Supernatural is Just Natural, Baby

Emotional development, Supernatural-style.

Emotional development, Supernatural-style.

We are living in a post-MTV world. Push up your glasses, spit out your dentures, yammer in edentulous glee that the old ways aren’t there and what ever happened to good old television, like the kind your parents watched that you’ve discovered through Netflix and Nick @ Nite, because in between the super serious scripted TV shows (Lost, House, ER) and ironically retarded reality TV shows (Flavor of Love, Big Brother, Tool Academy) has come a new genre of television I like to call…the super serious, ironically retarded scripted show. It’s a technical term obviously, but it is a quick cutting, overdramatic, one-liner-dropping, silly-premise-exploiting, faux-macho-cool slab of programming meat that sucks up blood on the CW or NBC, conning 13-year olds and man-children out of their time like they have nothing better to do (often, they do not). In 2009, one of these shows is the pinnacle of this nascent art form.
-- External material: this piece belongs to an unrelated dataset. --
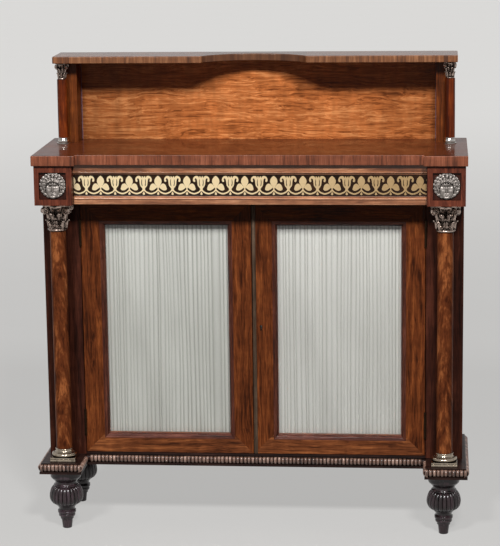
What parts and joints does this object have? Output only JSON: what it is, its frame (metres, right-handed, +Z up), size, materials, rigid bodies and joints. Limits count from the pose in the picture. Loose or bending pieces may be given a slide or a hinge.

That show is Supernatural.

Supernatural is the craziest fucking dramatic show I’ve ever seen in my life. This is not hyperbole. As I was watching it, I could not believe that I was watching it; the leap of logic to believe that a rational human being with good intentions had created this show was so giant that I collapsed back on my couch under the stress and turned to my Big Gulp for salvation, in which I only found watered down orange soda and a profound feeling of despair. Then, I turned to the second episode on the disc Netflix had accidentally sent me. Without context (and there is a heaping garbage pile of context to be had), the show is a herky-jerky timeline of insane events, blowhard backstory, and over serious white guys. This show features two of the most serious white guys I’ve ever seen, transcending the sour faces of Angel (from Angel) and Jack (from Lost), becoming walking meat bags of grim looks and wooden emotion. “Sam…” One of them will hulk. “We’ve got to find the ghost dog before it digs up the Indian bones.” And how.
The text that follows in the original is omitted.